Team Coordinates Care for Patients with Many Needs
When Eddie Dotson arrived at Vanderbilt University Medical Center last September, he weighed 627 pounds and had so much fluid in his chest that it was hard for him to breathe. His heart, liver and kidneys were failing. Dotson, 40, from Pegram, Tenn., loved to ride motorcycles but had gotten so heavy that he faced spending the rest of his life bedridden in an assisted-living facility.
Then Vanderbilt’s new Complex Care Team got involved.
“In the past we dealt with complex patients on a floor level via case managers,” says Dr. John Morris, associate chief of staff for the Vanderbilt Health System and a professor of surgery and biomedical informatics. “The problem is that a complex patient takes so much time and effort that it hinders the efficient case management of the standard patients. Every complex patient was managed as a one-time event because they were distributed across the enterprise. Now, with the Complex Care Team, we can recognize patterns and design system-wide solutions.”
Currently, the Complex Care Team includes a nurse practitioner, case manager, social worker and financial counselor. There are plans to add a pharmacist, and the team will expand as needs emerge.
Important to the team’s success is the participation of the Vanderbilt Center for Biomedical Ethics and Society. “Ethical challenges are frequently psycho-social, maybe involving family dynamics or living situation, or determining who is the best surrogate for helping make decisions,” says the center’s director, Dr. Keith Meador, BA’78, who is also a professor of psychiatry and health policy.
A year and a half ago, Morris began tracking complex patients—defined as those staying more than 21 days in the hospital—and identified patterns in their disease processes and social situations.
There was the immigrant from Jordan who had been hit by a car and needed to recuperate with family in his homeland, but had an expired passport. The Complex Care Team did the paperwork and arranged a medical escort for his flight home. There’s also the dialysis patient who had been banned from local outpatient dialysis centers for disruptive behavior, and the patient who was ready to be discharged but had no home to go to.
In Dotson’s case the Complex Care Team knew he was committed to losing weight and helped secure a scholarship for him to spend a month at Vanderbilt Stallworth Rehabilitation Hospital. He left Stallworth at 392 pounds, walking under his own power with just a cane. He visits the YMCA every day for cardio and weightlifting. By mid-April 2014 he was at 269 pounds.
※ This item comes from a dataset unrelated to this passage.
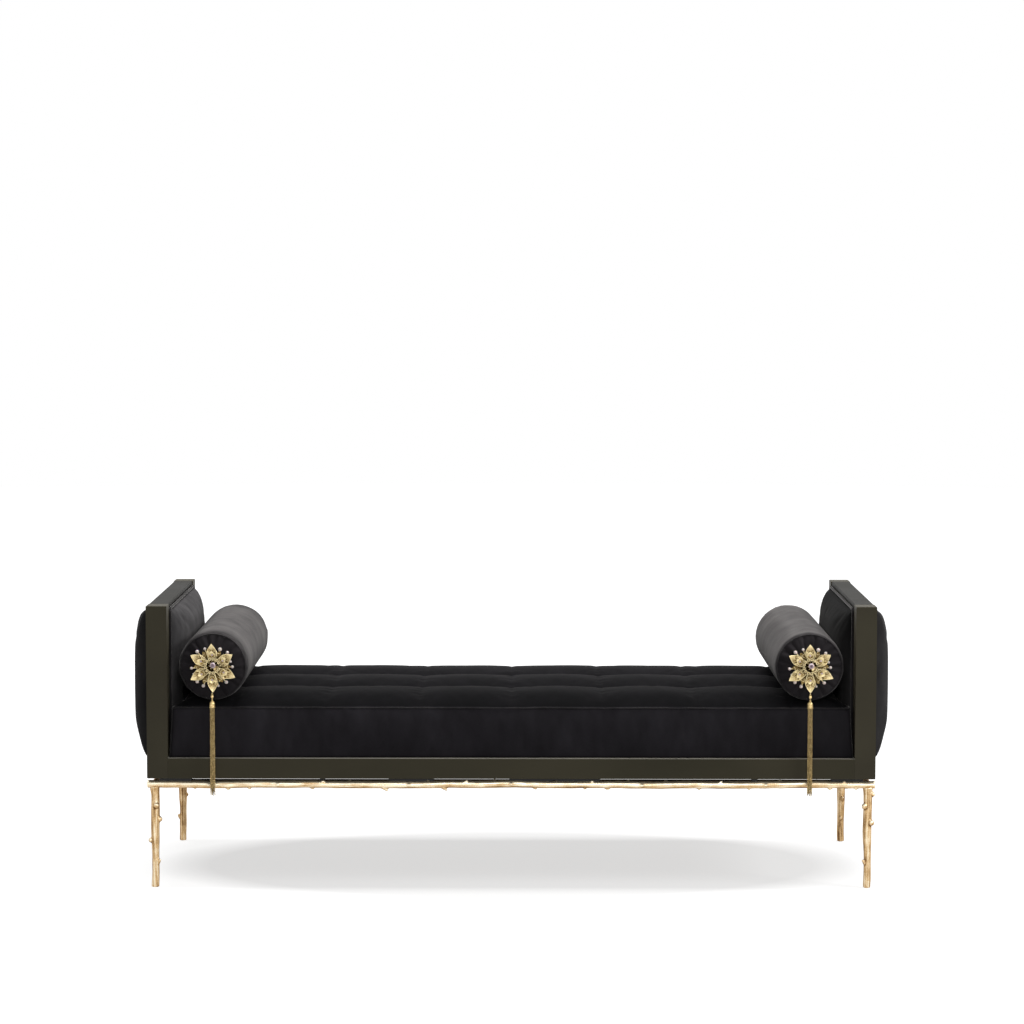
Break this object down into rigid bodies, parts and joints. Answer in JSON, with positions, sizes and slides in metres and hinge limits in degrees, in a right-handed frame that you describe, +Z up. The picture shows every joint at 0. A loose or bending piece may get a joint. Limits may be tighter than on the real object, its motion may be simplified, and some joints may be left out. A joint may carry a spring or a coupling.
{
  "type": "recamier",
  "caption": "Backless upholstered bench with padded ends, tufted seat, loose bolsters with flower brooches and tassels, on a cast branch base.",
  "frame": {"origin": "on the floor under the middle of the whole piece, brooches and tassels included", "axes": "+X along the seat to the viewer's right, +Y from the front with the tassels to the back, +Z up"},
  "size_m": [1.912, 0.681, 0.716],
  "materials": {
    "lacquer": "satin olive-black lacquer",
    "velvet": "black velvet with a pale sheen",
    "piping": "black velvet cord",
    "timber": "raw timber and board",
    "gold_cast": "polished cast, warm gold",
    "old_gold": "antique gold chain and fittings",
    "pale_gold": "pale gold filigree",
    "pearl": "pearl",
    "crystal": "cut, pale pink",
    "black_steel": "black, satin"
  },
  "bodies": {
    "root": {"front_left_post": "lacquer", "front_right_post": "lacquer", "back_left_post": "lacquer", "back_right_post": "lacquer", "left_top_rail": "lacquer", "right_top_rail": "lacquer", "left_end_rail": "lacquer", "right_end_rail": "lacquer", "front_seat_rail": "lacquer", "back_seat_rail": "lacquer", "left_panel_core": "timber", "right_panel_core": "timber", "seat_deck": "timber", "left_cross_stretcher": "timber", "right_cross_stretcher": "timber", "seat_cushion": "velvet", "left_inner_pad": "velvet", "right_inner_pad": "velvet", "left_outer_pad": "velvet", "right_outer_pad": "velvet", "left_inner_piping": "piping", "right_inner_piping": "piping", "left_outer_piping": "piping", "right_outer_piping": "piping", "front_left_leg": "gold_cast", "front_right_leg": "gold_cast", "back_left_leg": "gold_cast", "back_right_leg": "gold_cast", "front_branch_rail": "gold_cast", "back_branch_rail": "gold_cast", "left_branch_rail": "gold_cast", "right_branch_rail": "gold_cast", "front_support_bar": "black_steel", "back_support_bar": "black_steel", "front_bolt_1": "black_steel", "front_bolt_2": "black_steel", "front_bolt_3": "black_steel", "back_bolt_1": "black_steel", "back_bolt_2": "black_steel", "back_bolt_3": "black_steel"},
    "left_bolster": {"left_bolster": "velvet", "left_brooch_back_plate": "pale_gold", "left_brooch_pearls": "pearl", "left_brooch_petals": "pale_gold", "left_brooch_inner_petals": "pale_gold", "left_brooch_stone_setting": "old_gold", "left_brooch_stone": "crystal"},
    "right_bolster": {"right_bolster": "velvet", "right_brooch_back_plate": "pale_gold", "right_brooch_pearls": "pearl", "right_brooch_petals": "pale_gold", "right_brooch_inner_petals": "pale_gold", "right_brooch_stone_setting": "old_gold", "right_brooch_stone": "crystal"},
    "left_link": {"left_tassel_link": "old_gold"},
    "right_link": {"right_tassel_link": "old_gold"},
    "left_tassel": {"left_tassel_cap": "old_gold", "left_tassel_chains": "old_gold"},
    "right_tassel": {"right_tassel_cap": "old_gold", "right_tassel_chains": "old_gold"}
  },
  "joints": [
    {"name": "left_bolster_lift", "type": "slide", "parent": "root", "child": "left_bolster", "axis": [0, 0, 1], "range_m": [0, 0.35]},
    {"name": "right_bolster_lift", "type": "slide", "parent": "root", "child": "right_bolster", "axis": [0, 0, 1], "range_m": [0, 0.35]},
    {"name": "left_link_swing", "type": "hinge", "parent": "left_bolster", "child": "left_link", "pos_m": [-0.7484, -0.33253, 0.4972], "axis": [-1, 0, 0], "range_deg": [0, 75]},
    {"name": "right_link_swing", "type": "hinge", "parent": "right_bolster", "child": "right_link", "pos_m": [0.7484, -0.33253, 0.4972], "axis": [-1, 0, 0], "range_deg": [0, 75]},
    {"name": "left_tassel_swing", "type": "hinge", "parent": "left_link", "child": "left_tassel", "pos_m": [-0.7484, -0.33253, 0.482], "axis": [0, 1, 0], "range_deg": [-75, 75]},
    {"name": "right_tassel_swing", "type": "hinge", "parent": "right_link", "child": "right_tassel", "pos_m": [0.7484, -0.33253, 0.482], "axis": [0, 1, 0], "range_deg": [-75, 75]}
  ]
}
“The stories are very sad and the cases can be very hard, but we strive to do the best we can do,” says Cherry Chassan, MSN’03, DNP’13, the Complex Care Team’s nurse practitioner. “We listen to the patient’s goals and have to keep that at the forefront, even in complex cases.”
Among patients staying more than 21 days, Morris figures excess days in the hospital have been reduced by about 5,200. “With this proof of concept, we are expanding the population involved with the care team to be able to include patients with previous history of high resource utilization,” Morris says.
The Complex Care Team is now working to affiliate with community partners to give patients more options for resources and assistance. It is developing a “virtual care team” to follow complex patients outside the hospital.
“In the hospital they said I was six hours from death and didn’t know if they could save me. I saw the writing on the wall,” Dotson recalls. “Sept. 24 was the first time I stood up for a few seconds. It tickled me to death, and I never looked back.”